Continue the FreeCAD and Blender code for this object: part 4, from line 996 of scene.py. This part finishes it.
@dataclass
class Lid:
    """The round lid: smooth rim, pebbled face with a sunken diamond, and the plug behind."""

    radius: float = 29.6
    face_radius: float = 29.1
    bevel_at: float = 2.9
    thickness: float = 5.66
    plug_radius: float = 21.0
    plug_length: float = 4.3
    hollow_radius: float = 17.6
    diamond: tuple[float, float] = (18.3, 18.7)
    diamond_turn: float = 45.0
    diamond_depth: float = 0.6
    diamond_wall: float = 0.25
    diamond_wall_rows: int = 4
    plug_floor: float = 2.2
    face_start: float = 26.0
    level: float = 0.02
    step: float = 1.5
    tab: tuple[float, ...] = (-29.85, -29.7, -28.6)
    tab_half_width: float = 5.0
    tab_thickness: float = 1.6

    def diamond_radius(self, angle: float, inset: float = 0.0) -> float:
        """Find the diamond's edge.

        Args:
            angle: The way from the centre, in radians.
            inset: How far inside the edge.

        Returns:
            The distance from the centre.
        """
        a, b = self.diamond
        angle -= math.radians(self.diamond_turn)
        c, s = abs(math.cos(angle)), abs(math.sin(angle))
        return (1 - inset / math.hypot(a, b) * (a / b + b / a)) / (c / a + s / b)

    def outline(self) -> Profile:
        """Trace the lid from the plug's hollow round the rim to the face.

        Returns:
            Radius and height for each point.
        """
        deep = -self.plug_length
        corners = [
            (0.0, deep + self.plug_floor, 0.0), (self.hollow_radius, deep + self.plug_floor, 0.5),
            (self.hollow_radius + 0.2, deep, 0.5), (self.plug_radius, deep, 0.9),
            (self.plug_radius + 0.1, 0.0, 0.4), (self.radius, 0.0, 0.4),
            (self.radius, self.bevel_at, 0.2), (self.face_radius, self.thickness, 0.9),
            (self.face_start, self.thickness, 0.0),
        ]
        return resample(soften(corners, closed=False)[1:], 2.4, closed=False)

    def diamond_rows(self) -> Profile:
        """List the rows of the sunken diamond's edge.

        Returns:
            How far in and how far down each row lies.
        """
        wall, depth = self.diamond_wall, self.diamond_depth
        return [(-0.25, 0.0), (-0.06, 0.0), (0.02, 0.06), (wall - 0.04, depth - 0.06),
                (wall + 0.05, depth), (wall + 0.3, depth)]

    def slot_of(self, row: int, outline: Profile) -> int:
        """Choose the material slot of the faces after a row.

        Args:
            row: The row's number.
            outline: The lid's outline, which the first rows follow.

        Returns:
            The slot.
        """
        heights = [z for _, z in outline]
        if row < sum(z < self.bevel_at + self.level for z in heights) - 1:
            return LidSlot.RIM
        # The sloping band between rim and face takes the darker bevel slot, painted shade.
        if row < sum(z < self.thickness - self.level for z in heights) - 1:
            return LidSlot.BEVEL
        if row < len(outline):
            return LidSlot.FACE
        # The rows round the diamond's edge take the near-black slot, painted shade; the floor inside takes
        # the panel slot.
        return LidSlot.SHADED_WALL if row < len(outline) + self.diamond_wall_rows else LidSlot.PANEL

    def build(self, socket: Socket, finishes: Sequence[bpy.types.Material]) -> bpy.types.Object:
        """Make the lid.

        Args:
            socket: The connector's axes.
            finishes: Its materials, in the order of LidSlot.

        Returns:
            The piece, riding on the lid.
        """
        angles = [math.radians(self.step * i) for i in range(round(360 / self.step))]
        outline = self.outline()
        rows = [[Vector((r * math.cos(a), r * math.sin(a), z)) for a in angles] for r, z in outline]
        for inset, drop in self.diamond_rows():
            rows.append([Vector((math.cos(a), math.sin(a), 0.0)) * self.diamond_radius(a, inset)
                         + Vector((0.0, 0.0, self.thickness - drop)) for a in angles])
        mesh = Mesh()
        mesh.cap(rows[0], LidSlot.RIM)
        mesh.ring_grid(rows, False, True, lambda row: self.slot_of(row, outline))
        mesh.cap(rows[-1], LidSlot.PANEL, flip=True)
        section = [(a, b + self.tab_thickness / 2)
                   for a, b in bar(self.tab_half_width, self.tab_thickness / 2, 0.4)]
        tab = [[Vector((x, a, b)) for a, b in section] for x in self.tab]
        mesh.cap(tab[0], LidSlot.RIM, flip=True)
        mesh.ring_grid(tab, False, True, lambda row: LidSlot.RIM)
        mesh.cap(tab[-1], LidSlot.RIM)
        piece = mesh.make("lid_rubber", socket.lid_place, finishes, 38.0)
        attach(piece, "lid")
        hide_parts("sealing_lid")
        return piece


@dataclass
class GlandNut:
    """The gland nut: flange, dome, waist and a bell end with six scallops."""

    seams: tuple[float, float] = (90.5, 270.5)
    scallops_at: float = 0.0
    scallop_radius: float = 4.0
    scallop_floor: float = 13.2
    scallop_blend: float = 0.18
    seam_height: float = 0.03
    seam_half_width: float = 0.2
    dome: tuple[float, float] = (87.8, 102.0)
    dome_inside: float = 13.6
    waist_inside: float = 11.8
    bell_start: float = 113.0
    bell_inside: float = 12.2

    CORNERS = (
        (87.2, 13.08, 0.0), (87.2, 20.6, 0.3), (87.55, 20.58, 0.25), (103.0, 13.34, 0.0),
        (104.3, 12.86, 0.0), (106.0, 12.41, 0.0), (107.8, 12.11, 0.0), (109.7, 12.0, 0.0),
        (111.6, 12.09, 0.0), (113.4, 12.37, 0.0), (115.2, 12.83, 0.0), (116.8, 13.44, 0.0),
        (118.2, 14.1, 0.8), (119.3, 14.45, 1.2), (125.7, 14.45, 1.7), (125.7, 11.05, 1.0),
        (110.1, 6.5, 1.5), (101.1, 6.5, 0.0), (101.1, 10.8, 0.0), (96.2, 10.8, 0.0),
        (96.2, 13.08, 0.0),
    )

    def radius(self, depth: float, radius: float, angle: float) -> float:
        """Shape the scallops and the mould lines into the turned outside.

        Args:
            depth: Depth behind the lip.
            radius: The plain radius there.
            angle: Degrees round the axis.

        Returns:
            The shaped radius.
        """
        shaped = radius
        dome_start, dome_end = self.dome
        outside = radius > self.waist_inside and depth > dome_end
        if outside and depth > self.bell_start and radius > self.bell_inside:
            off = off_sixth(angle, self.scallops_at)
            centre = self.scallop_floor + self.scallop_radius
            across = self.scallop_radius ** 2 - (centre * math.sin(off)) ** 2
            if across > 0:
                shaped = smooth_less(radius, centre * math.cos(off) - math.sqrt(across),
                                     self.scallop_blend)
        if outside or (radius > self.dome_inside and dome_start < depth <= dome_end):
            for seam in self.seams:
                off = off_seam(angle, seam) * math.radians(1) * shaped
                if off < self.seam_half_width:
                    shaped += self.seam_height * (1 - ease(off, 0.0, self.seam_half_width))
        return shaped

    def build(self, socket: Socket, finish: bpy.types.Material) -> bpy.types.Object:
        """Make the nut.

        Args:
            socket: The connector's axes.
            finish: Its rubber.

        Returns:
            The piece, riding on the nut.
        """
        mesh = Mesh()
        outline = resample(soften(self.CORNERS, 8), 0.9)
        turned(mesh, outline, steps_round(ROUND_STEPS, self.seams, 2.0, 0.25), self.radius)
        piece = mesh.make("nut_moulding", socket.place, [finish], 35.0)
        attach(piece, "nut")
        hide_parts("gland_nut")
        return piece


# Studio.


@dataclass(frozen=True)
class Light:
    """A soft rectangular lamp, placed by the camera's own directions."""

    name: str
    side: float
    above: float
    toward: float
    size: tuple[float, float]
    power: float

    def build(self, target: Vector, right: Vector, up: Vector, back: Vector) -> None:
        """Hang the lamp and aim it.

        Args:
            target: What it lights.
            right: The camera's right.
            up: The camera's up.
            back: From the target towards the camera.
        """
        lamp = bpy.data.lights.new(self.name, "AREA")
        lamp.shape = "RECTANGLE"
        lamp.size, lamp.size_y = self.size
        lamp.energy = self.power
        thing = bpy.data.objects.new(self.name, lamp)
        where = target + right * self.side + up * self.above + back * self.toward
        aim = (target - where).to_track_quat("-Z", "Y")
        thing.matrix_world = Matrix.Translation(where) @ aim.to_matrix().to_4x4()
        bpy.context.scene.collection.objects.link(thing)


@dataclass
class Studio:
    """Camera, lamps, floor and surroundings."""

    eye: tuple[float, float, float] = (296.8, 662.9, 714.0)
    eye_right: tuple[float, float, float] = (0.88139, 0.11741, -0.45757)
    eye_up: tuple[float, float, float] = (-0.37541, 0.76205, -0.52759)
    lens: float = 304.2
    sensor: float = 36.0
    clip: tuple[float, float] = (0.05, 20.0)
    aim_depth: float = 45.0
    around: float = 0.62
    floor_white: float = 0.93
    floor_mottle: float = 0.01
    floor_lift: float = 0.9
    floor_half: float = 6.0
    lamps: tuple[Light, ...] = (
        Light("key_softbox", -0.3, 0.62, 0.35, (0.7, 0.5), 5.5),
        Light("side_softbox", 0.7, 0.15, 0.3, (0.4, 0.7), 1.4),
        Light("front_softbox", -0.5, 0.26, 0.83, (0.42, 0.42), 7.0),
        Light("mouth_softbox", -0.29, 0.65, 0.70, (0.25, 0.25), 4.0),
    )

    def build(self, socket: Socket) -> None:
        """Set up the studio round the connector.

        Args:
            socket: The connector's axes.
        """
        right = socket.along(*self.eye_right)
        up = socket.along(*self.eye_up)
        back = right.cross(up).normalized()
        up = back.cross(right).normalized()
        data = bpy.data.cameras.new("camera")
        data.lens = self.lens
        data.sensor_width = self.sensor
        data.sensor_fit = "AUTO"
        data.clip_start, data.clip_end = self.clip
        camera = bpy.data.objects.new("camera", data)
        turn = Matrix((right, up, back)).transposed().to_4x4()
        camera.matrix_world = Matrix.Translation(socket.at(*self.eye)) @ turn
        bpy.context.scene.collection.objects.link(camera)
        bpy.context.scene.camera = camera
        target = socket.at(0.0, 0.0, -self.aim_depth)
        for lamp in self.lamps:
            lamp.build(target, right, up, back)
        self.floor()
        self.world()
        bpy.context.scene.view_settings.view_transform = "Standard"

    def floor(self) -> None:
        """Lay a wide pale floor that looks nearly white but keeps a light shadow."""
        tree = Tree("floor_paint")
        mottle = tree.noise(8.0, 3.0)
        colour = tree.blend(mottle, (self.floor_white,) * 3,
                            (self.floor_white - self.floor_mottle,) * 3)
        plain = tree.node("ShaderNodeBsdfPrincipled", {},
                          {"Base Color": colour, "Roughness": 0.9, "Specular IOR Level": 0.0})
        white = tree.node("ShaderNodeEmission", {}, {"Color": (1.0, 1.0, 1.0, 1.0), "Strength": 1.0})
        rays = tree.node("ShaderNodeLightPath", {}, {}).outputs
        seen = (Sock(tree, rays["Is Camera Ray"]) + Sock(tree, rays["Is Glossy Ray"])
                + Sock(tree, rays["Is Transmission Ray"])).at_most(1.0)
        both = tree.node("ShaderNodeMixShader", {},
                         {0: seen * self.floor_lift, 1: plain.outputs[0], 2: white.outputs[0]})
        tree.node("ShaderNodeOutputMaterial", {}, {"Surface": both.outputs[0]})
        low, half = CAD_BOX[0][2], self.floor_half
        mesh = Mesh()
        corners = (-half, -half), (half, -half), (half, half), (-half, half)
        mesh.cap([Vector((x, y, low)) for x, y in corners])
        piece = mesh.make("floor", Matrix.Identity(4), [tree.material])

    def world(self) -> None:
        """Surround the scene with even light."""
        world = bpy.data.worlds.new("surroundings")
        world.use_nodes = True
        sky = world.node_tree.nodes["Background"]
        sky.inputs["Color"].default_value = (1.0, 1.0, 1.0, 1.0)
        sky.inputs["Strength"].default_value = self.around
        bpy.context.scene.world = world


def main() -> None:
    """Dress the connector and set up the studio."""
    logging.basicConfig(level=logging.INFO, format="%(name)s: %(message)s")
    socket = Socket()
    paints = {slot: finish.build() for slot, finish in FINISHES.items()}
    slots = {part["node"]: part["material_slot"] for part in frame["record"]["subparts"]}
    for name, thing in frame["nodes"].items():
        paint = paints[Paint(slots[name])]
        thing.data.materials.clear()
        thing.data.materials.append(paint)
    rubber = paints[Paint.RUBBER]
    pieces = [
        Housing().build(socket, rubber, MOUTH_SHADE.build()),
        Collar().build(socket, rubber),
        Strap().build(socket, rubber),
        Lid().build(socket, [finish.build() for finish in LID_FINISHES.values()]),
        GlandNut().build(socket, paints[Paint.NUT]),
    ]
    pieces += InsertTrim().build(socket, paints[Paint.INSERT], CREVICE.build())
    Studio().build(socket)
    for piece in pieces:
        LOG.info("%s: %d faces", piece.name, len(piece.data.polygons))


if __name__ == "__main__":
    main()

********************

STATED TASK: All lines from the beginning of the material above through the one with "inset: How far inside the edge." need to be returned exactly; please return those and only those.

FULL ANSWER:
Continue the FreeCAD and Blender code for this object: part 4, from line 996 of scene.py. This part finishes it.
@dataclass
class Lid:
    """The round lid: smooth rim, pebbled face with a sunken diamond, and the plug behind."""

    radius: float = 29.6
    face_radius: float = 29.1
    bevel_at: float = 2.9
    thickness: float = 5.66
    plug_radius: float = 21.0
    plug_length: float = 4.3
    hollow_radius: float = 17.6
    diamond: tuple[float, float] = (18.3, 18.7)
    diamond_turn: float = 45.0
    diamond_depth: float = 0.6
    diamond_wall: float = 0.25
    diamond_wall_rows: int = 4
    plug_floor: float = 2.2
    face_start: float = 26.0
    level: float = 0.02
    step: float = 1.5
    tab: tuple[float, ...] = (-29.85, -29.7, -28.6)
    tab_half_width: float = 5.0
    tab_thickness: float = 1.6

    def diamond_radius(self, angle: float, inset: float = 0.0) -> float:
        """Find the diamond's edge.

        Args:
            angle: The way from the centre, in radians.
            inset: How far inside the edge.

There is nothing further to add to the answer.